◆ Work instructions: Repeat exactly, and only, the lines from the one that contains "for (bay = [0 : bays - 1])" through the one that contains "for node in", both ends included.

◆ Data shown:
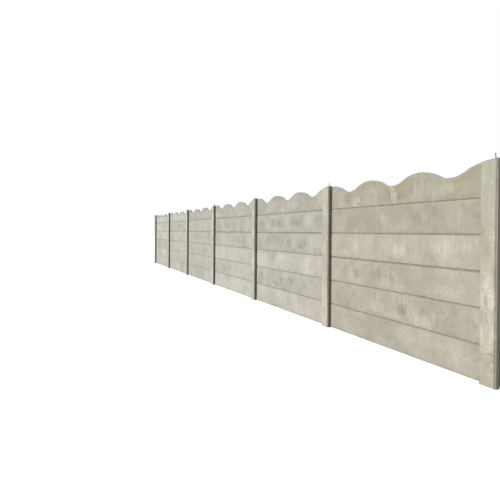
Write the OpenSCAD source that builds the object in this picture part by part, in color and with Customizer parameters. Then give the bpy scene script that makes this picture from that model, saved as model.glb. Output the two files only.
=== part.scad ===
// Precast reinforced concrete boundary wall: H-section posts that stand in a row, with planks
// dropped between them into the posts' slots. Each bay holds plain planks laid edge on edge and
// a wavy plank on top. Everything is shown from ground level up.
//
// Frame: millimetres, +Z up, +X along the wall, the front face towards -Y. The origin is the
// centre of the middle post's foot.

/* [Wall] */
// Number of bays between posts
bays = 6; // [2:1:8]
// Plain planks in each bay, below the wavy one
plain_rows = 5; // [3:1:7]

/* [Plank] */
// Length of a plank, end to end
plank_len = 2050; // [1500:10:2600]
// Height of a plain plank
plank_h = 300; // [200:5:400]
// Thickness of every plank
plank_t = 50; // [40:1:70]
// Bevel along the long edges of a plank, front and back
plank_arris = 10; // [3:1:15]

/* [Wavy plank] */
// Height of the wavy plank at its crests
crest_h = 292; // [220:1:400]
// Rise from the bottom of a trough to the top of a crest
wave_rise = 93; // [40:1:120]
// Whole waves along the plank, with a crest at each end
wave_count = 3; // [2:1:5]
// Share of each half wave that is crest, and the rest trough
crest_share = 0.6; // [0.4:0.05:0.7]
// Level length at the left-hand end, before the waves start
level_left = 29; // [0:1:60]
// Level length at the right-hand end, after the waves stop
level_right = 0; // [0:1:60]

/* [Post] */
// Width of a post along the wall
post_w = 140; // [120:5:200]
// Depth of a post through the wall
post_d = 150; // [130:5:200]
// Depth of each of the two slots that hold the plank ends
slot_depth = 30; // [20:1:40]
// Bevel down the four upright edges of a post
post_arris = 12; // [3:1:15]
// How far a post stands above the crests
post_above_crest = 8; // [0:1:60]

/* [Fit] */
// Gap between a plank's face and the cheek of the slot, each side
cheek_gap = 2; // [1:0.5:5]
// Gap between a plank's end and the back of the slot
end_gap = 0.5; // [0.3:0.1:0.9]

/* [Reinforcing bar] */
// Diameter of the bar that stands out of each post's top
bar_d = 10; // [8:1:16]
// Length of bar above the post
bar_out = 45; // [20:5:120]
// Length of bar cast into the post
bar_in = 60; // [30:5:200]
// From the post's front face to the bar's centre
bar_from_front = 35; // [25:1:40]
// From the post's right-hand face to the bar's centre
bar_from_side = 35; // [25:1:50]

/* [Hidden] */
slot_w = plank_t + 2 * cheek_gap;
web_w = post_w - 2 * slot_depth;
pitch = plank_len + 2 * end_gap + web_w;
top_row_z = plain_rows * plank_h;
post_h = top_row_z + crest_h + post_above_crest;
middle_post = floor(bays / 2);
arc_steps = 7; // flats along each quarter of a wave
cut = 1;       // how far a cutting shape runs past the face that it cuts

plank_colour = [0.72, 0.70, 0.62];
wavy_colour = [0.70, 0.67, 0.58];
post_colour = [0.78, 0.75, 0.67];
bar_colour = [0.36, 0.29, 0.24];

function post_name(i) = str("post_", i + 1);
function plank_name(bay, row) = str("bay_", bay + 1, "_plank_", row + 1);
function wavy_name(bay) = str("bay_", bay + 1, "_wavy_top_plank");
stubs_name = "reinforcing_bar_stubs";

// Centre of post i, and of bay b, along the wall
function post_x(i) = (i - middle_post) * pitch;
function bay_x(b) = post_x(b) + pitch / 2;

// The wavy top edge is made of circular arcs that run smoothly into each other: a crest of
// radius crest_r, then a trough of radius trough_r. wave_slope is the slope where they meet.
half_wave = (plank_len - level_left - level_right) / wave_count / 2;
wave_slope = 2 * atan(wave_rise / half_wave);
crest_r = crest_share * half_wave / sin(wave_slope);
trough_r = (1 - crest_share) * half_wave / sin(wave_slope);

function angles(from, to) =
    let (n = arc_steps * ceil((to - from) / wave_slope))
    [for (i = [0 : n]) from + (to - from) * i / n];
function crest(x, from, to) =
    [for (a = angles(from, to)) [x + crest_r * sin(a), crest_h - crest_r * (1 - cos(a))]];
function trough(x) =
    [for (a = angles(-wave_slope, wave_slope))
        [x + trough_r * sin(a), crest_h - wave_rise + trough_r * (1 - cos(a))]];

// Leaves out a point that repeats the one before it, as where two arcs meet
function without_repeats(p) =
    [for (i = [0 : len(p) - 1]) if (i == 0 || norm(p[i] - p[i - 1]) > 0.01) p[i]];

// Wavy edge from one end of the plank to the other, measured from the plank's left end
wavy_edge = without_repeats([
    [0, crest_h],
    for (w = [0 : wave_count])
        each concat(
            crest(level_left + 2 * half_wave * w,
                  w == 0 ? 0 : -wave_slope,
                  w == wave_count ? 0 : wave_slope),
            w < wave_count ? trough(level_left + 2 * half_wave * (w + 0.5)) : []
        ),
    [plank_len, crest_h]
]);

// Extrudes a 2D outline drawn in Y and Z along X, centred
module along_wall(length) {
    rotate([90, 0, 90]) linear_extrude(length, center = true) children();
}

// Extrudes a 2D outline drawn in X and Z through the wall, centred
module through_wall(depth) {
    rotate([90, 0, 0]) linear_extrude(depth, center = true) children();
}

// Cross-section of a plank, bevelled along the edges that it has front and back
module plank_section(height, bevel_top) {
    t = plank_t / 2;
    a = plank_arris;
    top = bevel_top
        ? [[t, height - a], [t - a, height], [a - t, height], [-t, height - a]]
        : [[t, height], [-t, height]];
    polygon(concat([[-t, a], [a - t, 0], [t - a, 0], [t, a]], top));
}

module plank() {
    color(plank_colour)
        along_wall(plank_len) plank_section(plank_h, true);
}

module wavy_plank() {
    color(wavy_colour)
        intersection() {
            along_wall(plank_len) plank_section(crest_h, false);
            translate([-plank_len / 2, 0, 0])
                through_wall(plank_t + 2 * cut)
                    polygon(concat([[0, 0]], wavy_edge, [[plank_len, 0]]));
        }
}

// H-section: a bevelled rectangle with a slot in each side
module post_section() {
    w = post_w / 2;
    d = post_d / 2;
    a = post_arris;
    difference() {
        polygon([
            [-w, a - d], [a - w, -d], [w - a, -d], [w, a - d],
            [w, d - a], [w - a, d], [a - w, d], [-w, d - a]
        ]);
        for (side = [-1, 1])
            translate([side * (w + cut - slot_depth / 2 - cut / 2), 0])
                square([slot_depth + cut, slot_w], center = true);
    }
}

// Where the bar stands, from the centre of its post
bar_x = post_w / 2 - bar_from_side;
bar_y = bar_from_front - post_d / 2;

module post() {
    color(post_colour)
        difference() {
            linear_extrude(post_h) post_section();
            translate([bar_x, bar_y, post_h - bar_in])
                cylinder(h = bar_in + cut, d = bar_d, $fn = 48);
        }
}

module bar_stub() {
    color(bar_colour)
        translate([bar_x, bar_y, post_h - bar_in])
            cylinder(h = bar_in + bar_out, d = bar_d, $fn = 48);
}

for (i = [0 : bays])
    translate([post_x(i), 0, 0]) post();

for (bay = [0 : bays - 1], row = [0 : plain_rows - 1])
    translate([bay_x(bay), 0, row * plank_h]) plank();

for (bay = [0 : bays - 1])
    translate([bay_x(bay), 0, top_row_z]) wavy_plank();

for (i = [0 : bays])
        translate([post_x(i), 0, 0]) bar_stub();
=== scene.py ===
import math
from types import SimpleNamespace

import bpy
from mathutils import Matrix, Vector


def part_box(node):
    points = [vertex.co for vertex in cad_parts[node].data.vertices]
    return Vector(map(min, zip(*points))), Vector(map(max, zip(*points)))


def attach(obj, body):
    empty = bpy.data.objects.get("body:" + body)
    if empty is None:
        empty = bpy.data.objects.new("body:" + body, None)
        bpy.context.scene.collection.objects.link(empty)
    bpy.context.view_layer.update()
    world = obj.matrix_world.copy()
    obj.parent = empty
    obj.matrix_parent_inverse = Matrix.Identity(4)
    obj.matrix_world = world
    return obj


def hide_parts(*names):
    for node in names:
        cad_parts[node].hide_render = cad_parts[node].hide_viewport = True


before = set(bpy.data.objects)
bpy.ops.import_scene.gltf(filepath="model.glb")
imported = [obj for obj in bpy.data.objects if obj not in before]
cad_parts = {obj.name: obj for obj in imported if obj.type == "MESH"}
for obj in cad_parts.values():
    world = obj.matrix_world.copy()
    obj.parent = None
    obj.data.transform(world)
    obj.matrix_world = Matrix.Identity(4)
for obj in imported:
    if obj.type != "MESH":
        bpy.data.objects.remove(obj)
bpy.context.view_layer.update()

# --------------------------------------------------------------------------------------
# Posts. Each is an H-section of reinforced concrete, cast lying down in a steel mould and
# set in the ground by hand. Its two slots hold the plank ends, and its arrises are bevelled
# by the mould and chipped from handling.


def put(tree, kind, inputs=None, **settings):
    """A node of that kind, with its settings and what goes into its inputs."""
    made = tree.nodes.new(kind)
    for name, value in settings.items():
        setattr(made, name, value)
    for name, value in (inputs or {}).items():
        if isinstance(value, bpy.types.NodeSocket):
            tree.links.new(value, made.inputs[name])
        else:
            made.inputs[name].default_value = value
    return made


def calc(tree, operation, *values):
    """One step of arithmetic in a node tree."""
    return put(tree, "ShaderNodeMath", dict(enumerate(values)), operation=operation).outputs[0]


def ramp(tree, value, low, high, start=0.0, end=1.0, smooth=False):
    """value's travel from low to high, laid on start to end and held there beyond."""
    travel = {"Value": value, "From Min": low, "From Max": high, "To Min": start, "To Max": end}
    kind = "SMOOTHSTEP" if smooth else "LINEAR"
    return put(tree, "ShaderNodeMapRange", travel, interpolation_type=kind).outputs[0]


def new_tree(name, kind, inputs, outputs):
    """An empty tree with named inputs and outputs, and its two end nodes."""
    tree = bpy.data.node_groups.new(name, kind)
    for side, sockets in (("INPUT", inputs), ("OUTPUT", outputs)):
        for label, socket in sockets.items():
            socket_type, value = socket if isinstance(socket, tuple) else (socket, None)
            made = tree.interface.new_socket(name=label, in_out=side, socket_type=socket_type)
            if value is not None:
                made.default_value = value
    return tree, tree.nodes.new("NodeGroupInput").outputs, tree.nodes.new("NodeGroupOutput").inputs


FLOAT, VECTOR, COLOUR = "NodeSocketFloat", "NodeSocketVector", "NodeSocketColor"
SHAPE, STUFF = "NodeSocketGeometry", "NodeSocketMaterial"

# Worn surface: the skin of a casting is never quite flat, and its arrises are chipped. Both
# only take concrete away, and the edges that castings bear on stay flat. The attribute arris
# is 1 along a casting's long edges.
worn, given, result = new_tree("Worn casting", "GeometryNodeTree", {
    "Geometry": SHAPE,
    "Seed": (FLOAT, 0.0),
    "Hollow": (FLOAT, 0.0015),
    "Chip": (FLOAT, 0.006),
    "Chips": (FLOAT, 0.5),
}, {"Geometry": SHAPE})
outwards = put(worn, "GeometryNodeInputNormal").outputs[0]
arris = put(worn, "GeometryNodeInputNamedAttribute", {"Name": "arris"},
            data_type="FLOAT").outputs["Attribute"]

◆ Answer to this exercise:
for (bay = [0 : bays - 1])
    translate([bay_x(bay), 0, top_row_z]) wavy_plank();

for (i = [0 : bays])
        translate([post_x(i), 0, 0]) bar_stub();
=== scene.py ===
import math
from types import SimpleNamespace

import bpy
from mathutils import Matrix, Vector


def part_box(node):
    points = [vertex.co for vertex in cad_parts[node].data.vertices]
    return Vector(map(min, zip(*points))), Vector(map(max, zip(*points)))


def attach(obj, body):
    empty = bpy.data.objects.get("body:" + body)
    if empty is None:
        empty = bpy.data.objects.new("body:" + body, None)
        bpy.context.scene.collection.objects.link(empty)
    bpy.context.view_layer.update()
    world = obj.matrix_world.copy()
    obj.parent = empty
    obj.matrix_parent_inverse = Matrix.Identity(4)
    obj.matrix_world = world
    return obj


def hide_parts(*names):
    for node in names:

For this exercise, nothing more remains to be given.